OCC Clarifies Charter Rule and Extends National Path for FinTechs
The recent increase in national bank charter activity reflects a deliberate recalibration by FinTech firms that seek to widen the range of services they offer while securing steadier funding and federal supervision.
For much of the past decade, many FinTechs relied on sponsor-bank arrangements and state licensing frameworks to deliver accounts, payments and lending products. That model has grown more intricate. Third-party risk management guidance issued in 2023 raised supervisory expectations for banks that partner with FinTech programs, increasing due diligence obligations and tightening oversight.
And amid the constantly shifting digital banking and payments landscape, and regulatory developments, some firm have been moved to consider whether direct federal charters offer greater operational certainty.
Against that backdrop, on Friday (Feb. 27), the Office of the Comptroller of the Currency (OCC) issued a final rule amending 12 CFR Part 5 to clarify its authority to charter national banks limited to “the operations of a trust company and activities related thereto.”
The rule becomes effective April 1.
What the OCC Changed
The core revision replaces the term “fiduciary activities” in § 5.20(e)(1)(i) with the statutory phrase drawn from 12 U.S.C. 27(a): “the operations of a trust company and activities related thereto.”
In its explanation, the OCC stated that the amendment is intended to eliminate potential confusion created by earlier regulatory text and to align its rule more closely with the National Bank Act. The agency emphasized that it neither expands nor contracts its statutory authority to charter national banks; rather, it clarifies the legal standard governing national trust banks.
The distinction carries practical consequences. The OCC has long supervised national trust banks, many of which conduct non-fiduciary custody and safekeeping activities in addition to fiduciary services.
By explicitly referencing “operations of a trust company and activities related thereto,” the rule confirms that trust-chartered national banks are not confined solely to traditional fiduciary function, which in turn offers a bit of runway for an expanded scope of activities.
Read Across for FinTechs
For FinTech executives weighing a charter, the revised language sharpens the strategic picture. As described in prior PYMNTS coverage, and in an interview with Competition Policy International (CPI), the national charter “provides a lot of operational efficiencies, so that you essentially get to play by a uniform set of rules and gain access to a national scale rather than having to comply with really what is a patchwork of lots of different state regulations,” as Nixon Peabody Partner Andrew C. Glass observed.
That uniform rulebook is particularly relevant for firms offering accounts, payments and custody services across multiple states. A national charter situates the institution under a single primary federal regulator rather than a state-by-state licensing regime.

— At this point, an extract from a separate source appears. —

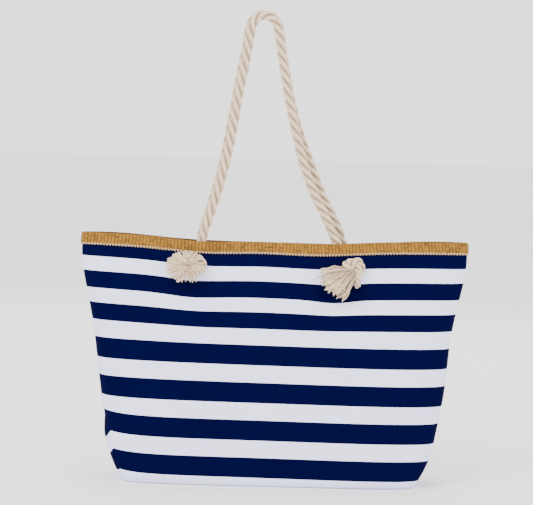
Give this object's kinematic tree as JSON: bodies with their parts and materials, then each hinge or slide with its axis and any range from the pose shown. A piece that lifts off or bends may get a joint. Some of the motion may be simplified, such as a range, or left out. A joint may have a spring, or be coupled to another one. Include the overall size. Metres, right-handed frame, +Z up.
{
  "type": "beach bag",
  "caption": "Striped canvas tote with a boxed base, a braided straw rim and two twisted rope handles knotted and frayed on the outside.",
  "frame": {"origin": "middle of the flat base, on the surface the bag stands on", "axes": "+X along the mouth, front of the bag towards -Y, +Z up to the handles"},
  "size_m": [0.5547, 0.1722, 0.675],
  "materials": {
    "canvas": "plain-weave cotton canvas, woven in navy and white bands",
    "straw_braid": "plaited paper straw",
    "lining": "thin plain-weave lining",
    "eyelet_metal": "nickel-plated",
    "rope": "three-strand twisted cotton",
    "rope_yarn": "loose cotton yarn",
    "zip_tape": "woven polyester tape",
    "zip_coil": "nylon coil",
    "zip_metal": "polished nickel"
  },
  "bodies": {
    "bag": {"back_eyelet_washers": "eyelet_metal", "back_eyelets": "eyelet_metal", "back_left_fray": "rope_yarn", "back_left_knot": "rope", "back_left_rope_end": "rope", "back_lining": "lining", "back_panel": "canvas", "back_right_fray": "rope_yarn", "back_right_knot": "rope", "back_right_rope_end": "rope", "front_eyelet_washers": "eyelet_metal", "front_eyelets": "eyelet_metal", "front_left_fray": "rope_yarn", "front_left_knot": "rope", "front_left_rope_end": "rope", "front_lining": "lining", "front_panel": "canvas", "front_right_fray": "rope_yarn", "front_right_knot": "rope", "front_right_rope_end": "rope", "main_zip_coil_back": "zip_coil", "main_zip_coil_front": "zip_coil", "main_zip_facing_back": "lining", "main_zip_facing_front": "lining", "main_zip_stops": "zip_metal", "main_zip_tape_back": "zip_tape", "main_zip_tape_front": "zip_tape", "pocket_zip_coil_lower": "zip_coil", "pocket_zip_coil_upper": "zip_coil", "pocket_zip_stops": "zip_metal", "pocket_zip_tape_lower": "zip_tape", "pocket_zip_tape_upper": "zip_tape", "rim_braid": "straw_braid", "slip_pocket": "lining", "zip_pocket_panel": "lining"},
    "front_handle": {"front_handle": "rope"},
    "back_handle": {"back_handle": "rope"},
    "main_zip_slider": {"main_zip_slider": "zip_metal"},
    "main_zip_pull": {"main_zip_pull": "zip_metal"},
    "pocket_zip_slider": {"pocket_zip_slider": "zip_metal"},
    "pocket_zip_pull": {"pocket_zip_pull": "zip_metal"}
  },
  "joints": [
    {"name": "front_handle_tip", "type": "hinge", "parent": "bag", "child": "front_handle", "pos_m": [0, -0.011, 0.372], "axis": [1, 0, 0], "range_deg": [0, 115]},
    {"name": "back_handle_tip", "type": "hinge", "parent": "bag", "child": "back_handle", "pos_m": [0, 0.011, 0.372], "axis": [-1, 0, 0], "range_deg": [0, 115]},
    {"name": "main_zip_run", "type": "slide", "parent": "bag", "child": "main_zip_slider", "axis": [0.9941, 0, -0.1081], "range_m": [0, 0.075]},
    {"name": "main_zip_pull_flip", "type": "hinge", "parent": "main_zip_slider", "child": "main_zip_pull", "pos_m": [0.15048, 0, 0.27166], "axis": [0, 1, 0], "range_deg": [0, 180]},
    {"name": "pocket_zip_run", "type": "slide", "parent": "bag", "child": "pocket_zip_slider", "axis": [1, 0, 0], "range_m": [0, 0.165]},
    {"name": "pocket_zip_pull_flip", "type": "hinge", "parent": "pocket_zip_slider", "child": "pocket_zip_pull", "pos_m": [-0.082, 0.05412, 0.22387], "axis": [0, -0.0727, 0.9974], "range_deg": [0, 180]}
  ]
}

Under the dual banking system, entities engaged in the business of banking may pursue either federal or state charters. A national bank charter issued by the OCC operates under the National Bank Act and carries federal preemption benefits that can simplify multi-state operations.
By contrast, state-chartered institutions, including industrial loan companies, remain subject to both state oversight and federal supervision, typically by the FDIC, and may not enjoy the same degree of uniform national treatment.
It also places the institution squarely within the supervisory perimeter applied to national banks, including examinations for safety and soundness and anti-money laundering compliance.
The trade-off is equally clear. Chartering entails capital commitments, Bank Secrecy Act and also the potential for constraints on affiliate activities.
The OCC underscored in its rulemaking record on Friday that applications will be evaluated within the confines of the National Bank Act and on a case-by-case basis.
For FinTechs that concentrate on custody, payments or specialized account structures, the national trust bank model has served as a limited-purpose pathway. The final rule clarifies that such institutions may conduct activities that fall within the operations of a trust company and activities related thereto, provided those activities are otherwise authorized by statute.
Why FinTechs Would Seek the Charter Now
The charter decision is increasingly strategic rather than experimental. In an environment where regulatory expectations around third-party relationships have intensified, some firms calculate that direct oversight, though demanding, may offer greater resilience.
On April 1, the amended language becomes effective.
While the statutory authority itself remains unchanged, the clarified regulatory text may reduce interpretive ambiguity for applicants structuring and pursuing trust-bank charters that include both fiduciary and non-fiduciary components. For FinTechs evaluating national accounts, custody services or payments platforms under a federal charter, the rule provides a clearer statement of the path that lies ahead.